The Ministry of Defence on Monday, announced that an Indian Air Force (IAF) plane carrying 291 passengers rescued from earthquake-struck Nepal landed at the Palam airport on Monday morning.
“The Indian Air Force plane landed at Palam from Kathmandu with 291 passengers on board at 6.30 this morning. While feeble tremors continue to rock Nepal on the third day, one Rapid Action Medical Team (RATM) of IAF is ready with their medicines and equipment to set up first aid centre in Lagankhel, eight kilometres from the airport in Kathmandu”, said an IAF official.
The IAF till Monday evening had airlifted 2,246 people despite bad weather and an aftershock that briefly shut the Kathmandu airport on Sunday.

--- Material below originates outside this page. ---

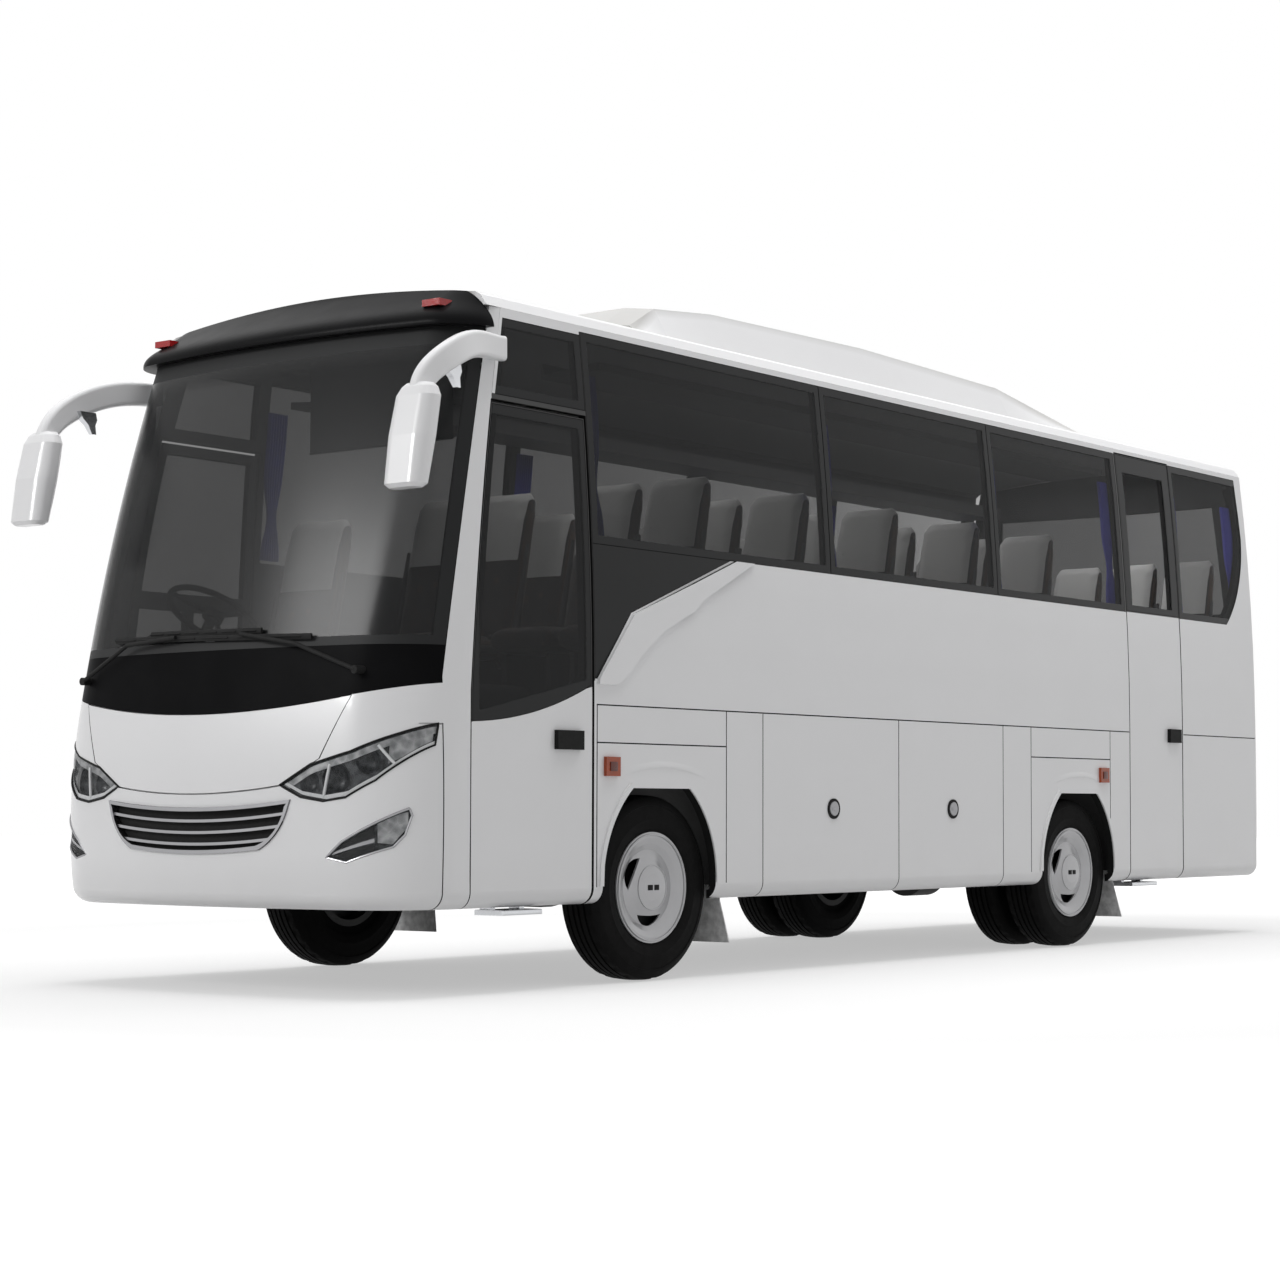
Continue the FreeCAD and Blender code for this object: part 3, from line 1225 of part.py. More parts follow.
def side_doors():
    """Front passenger door, driver's door and rear passenger door, each with its glass."""
    shell = side_shell(n.door_front - 20, n.rear_door_rear + 20, n.gutter_height)
    slice_front = front_door_zone(4, n.door_rear_gap, n.door_gap, 100)
    recess = side_band(-2, n.glass + n.fit, n.door_front, n.door_rear, 1060, n.door_top)
    panel = shell.common(slice_front)
    rebate = recess.common(door_glass_zone(4, -3))
    panel = panel.cut([rebate, door_glass_zone(n.door_frame + 6, 36)])
    glass = side_band(0, n.glass, n.door_front, n.door_rear, 1060, n.door_top).common(door_glass_zone(7, 0))
    handle = block(half - 4, half + 22, -731, -560, 1018, 1100)
    panel = solids_of(panel.fuse(handle))
    keep_shape("front_door", panel)
    keep_shape("front_door_glass", solids_of(glass))
    dividers = [side_band(n.glass + n.fit, n.wall, -1240, -500, 1690, 1770),
                side_band(n.glass + n.fit, n.wall, -880, -835, 1200, 1740)]
    room = slice_front.fuse(block(half, half + 60, -800, -500, 1000, 1150))
    drivers = solids_of(panel.fuse(dividers).common(room))
    keep_shape("driver_door", both_sides(drivers)[1])
    keep_shape("driver_door_glass", both_sides(solids_of(glass))[1])

    y0, y1 = n.rear_door_front + n.door_gap / 2, n.rear_door_rear - n.door_rear_gap + 4
    high = n.window_top + 10 - n.door_gap
    slab = shell.common(block(700, 1300, y0, y1, 100, high))
    glass_low, glass_high = n.belt_height + 6, high - 6
    rebate = side_band(-2, n.glass + n.fit, y0 - 5, y1 + 5, 1800, high).common(
        block(700, 1300, y0 + 4, y1 - 4, glass_low - 3, glass_high + 3))
    hole = block(700, 1300, y0 + 70, y1 - 70, n.belt_height + 40, n.window_top - 100)
    slab = slab.cut([rebate, hole])
    handle = block(half - 4, half + 22, 4815, 4955, 1166, 1246)
    keep_shape("rear_door", solids_of(slab.fuse(handle)))
    pane = side_band(0, n.glass, y0, y1, 1800, high).common(
        block(700, 1300, y0 + 7, y1 - 7, glass_low, glass_high))
    keep_shape("rear_door_glass", solids_of(pane))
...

However, many more Indian tourists and pilgrims were stranded in the Nepalese capital and other places.
Plans have been drawn up to evacuate people in a fleet of buses once roads linking Nepal to the Indian states of Uttar Pradesh and Bihar are repaired and opened.
The relief teams will have their work cut out for them as several roads and highways are blocked by landslides triggered by the massive quake and dozens of aftershocks, officials said.
With hundreds of Indians stranded in Nepal in the wake of Saturday’s 7.9-magnitude quake that killed more than 3,700 people in the Himalayan nation, officials are focusing on opening up damaged roads so that people can be evacuated in buses because the number of flights from Kathmandu airport is limited.